The install will be considerably faster and more reliable. Installing a SATA drive will move your PC into a more current generation. Your install should be done within about 45 minutes, even with a slow CPU as the one your PC has. It does support 64-bit operating systems. 32-bit drivers can be difficult to find.
I was surprised to see that you are still using IDE drives. They must have quite a few hours on them. They could even be near the expected MTBF.
I am not an HP Employee. I volunteer my time.
03-03-2015 04:20 PM - edited 03-03-2015 04:21 PM
Thanks for the suggestions, erico.
I made and installed from a USB thing as you suggested. While it was not the solution to my problem, it did help things go faster, I suspect.
The real solution was to install a hard drive to a native motherboard connector, and install Windows 7 to that hard drive. Apparently, Windows 7 cannot install to a hard drive connected through a PCI adapter card, in spite of accepting a link to a driver for that adapter card and being able to copy files to it and execute most of the install process to such a hard drive.
So yes, I did manage to install Windows 7 successfully.

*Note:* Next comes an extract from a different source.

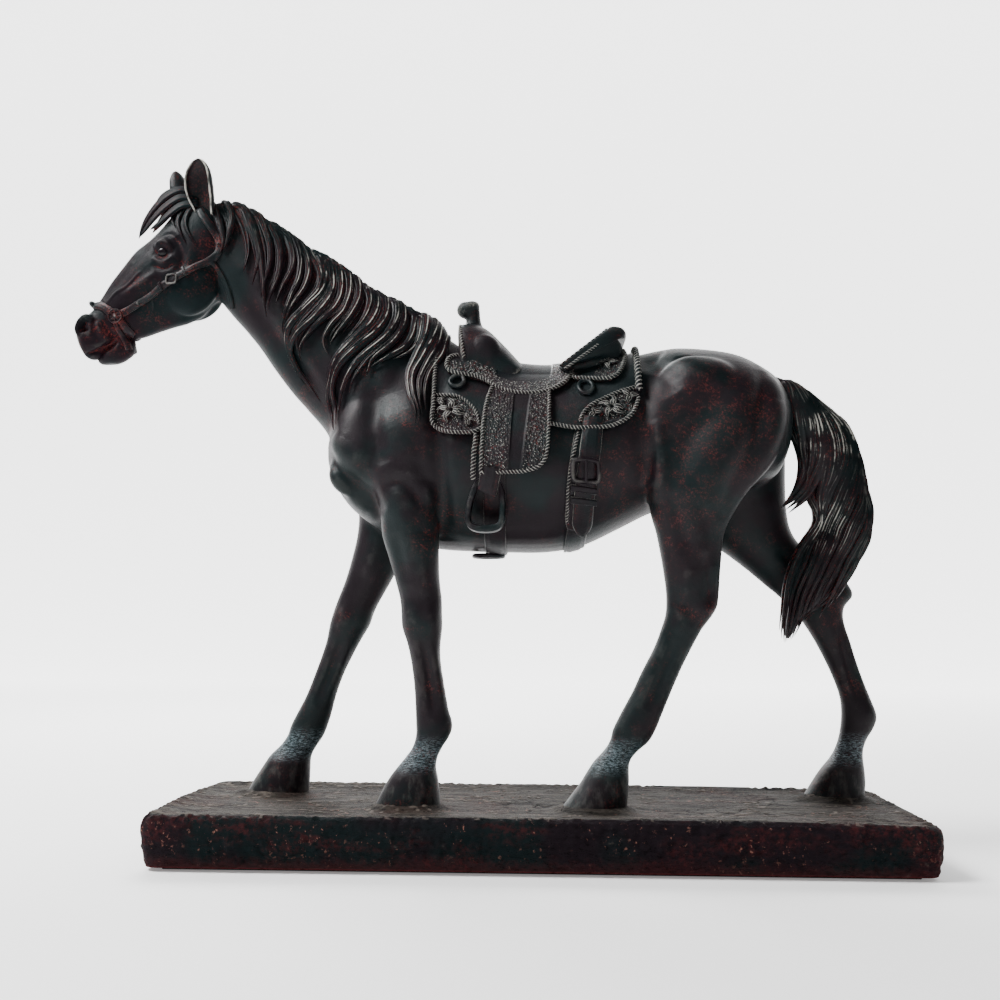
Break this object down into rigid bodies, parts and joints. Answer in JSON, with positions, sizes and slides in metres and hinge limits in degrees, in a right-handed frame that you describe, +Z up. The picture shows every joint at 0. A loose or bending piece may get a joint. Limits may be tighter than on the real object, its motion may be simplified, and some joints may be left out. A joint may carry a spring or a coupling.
{
  "type": "horse statuette",
  "caption": "Free-standing cast bronze statuette of a saddled western horse, walking, on a rectangular slab base.",
  "frame": {"origin": "centre of the felt face the statue rests on", "axes": "+Z up; -X the way the horse faces, along the slab's length; -Y towards the horse's left side, the side its mane falls on"},
  "size_m": [0.3785, 0.108, 0.3205],
  "materials": {
    "patinated_bronze": "near-black patina over bronze, rubbed red-brown and blue-silver on the high spots",
    "patinated_tack": "near-black patina, dry-brushed pale on raised tooling",
    "base_slab": "rough cast ground, dark brown sides, lighter worn top",
    "tack_metal": "dark patina rubbed bright on the rims",
    "plated_steel": "zinc plated",
    "board": "raw fibreboard",
    "felt": "felt"
  },
  "bodies": {
    "root": {"backing_board": "board", "cantle": "patinated_tack", "cinch_ring": "tack_metal", "crownpiece": "patinated_tack", "felt_pad": "felt", "forelock": "patinated_bronze", "fork": "patinated_tack", "front_cinch": "patinated_tack", "head": "patinated_bronze", "horn": "patinated_tack", "left_billet": "patinated_tack", "left_buckle": "tack_metal", "left_ear": "patinated_bronze", "left_fender": "patinated_tack", "left_foreleg": "patinated_bronze", "left_foreleg_nut": "plated_steel", "left_foreleg_stud": "plated_steel", "left_foreleg_washer": "plated_steel", "left_front_ring": "tack_metal", "left_hindleg": "patinated_bronze", "left_hindleg_nut": "plated_steel", "left_hindleg_stud": "plated_steel", "left_hindleg_washer": "plated_steel", "left_rear_ring": "tack_metal", "left_rosette": "tack_metal", "left_stirrup": "patinated_tack", "mane": "patinated_bronze", "neck": "patinated_bronze", "noseband": "patinated_tack", "plinth": "base_slab", "rear_cinch": "patinated_tack", "rear_jockey": "patinated_tack", "right_billet": "patinated_tack", "right_buckle": "tack_metal", "right_ear": "patinated_bronze", "right_fender": "patinated_tack", "right_foreleg": "patinated_bronze", "right_foreleg_nut": "plated_steel", "right_foreleg_stud": "plated_steel", "right_foreleg_washer": "plated_steel", "right_front_ring": "tack_metal", "right_hindleg": "patinated_bronze", "right_hindleg_nut": "plated_steel", "right_hindleg_stud": "plated_steel", "right_hindleg_washer": "plated_steel", "right_rear_ring": "tack_metal", "right_rosette": "tack_metal", "right_stirrup": "patinated_tack", "seat": "patinated_tack", "skirt": "patinated_tack", "tail": "patinated_bronze", "throatlatch": "patinated_tack", "torso": "patinated_bronze"}
  },
  "joints": []
}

But there was a bit of a glitch. The installer did not enter Windows 7 into the windows MBR on the hard drive containing Windows XP. This meant for for several of the final Windows 7 re-boots in the install process, I had to direct my computer to the correct disc to boot from, from the booting BIOS. And when installation was complete, I still had to use the boot BIOS to boot into Windows 7.
How to fix this I know not. It must take some special expertise about MBR's and stuff.
Fortunately for me, I didn't need to mess with it because I just so happen to have Ubuntu installed on the computer already, which uses the GRUB2 boot menu thing. All I needed to do was boot into Ubuntu and use the GRUB Customizer utility to add the WIndows 7 to the GRUB2 boot menu. All is well.
03-04-2015 12:32 AM - edited 03-04-2015 12:36 AM
It is good to hear it is up and running.
I did suggest installing a larger hard disk.
In the opinion of most people, a better solution, or at least a more modern one, would have been to follow my suggestion of installing and using SATA disk drives. Use the newer SATA interface. That is what it is there for. It is a faster data bus and does not use the old school sloppy IDE cables.
If you are using IDE drives youwill never know when they are going to stop working. That is going to happen.
I am not an HP Employee. I volunteer my time.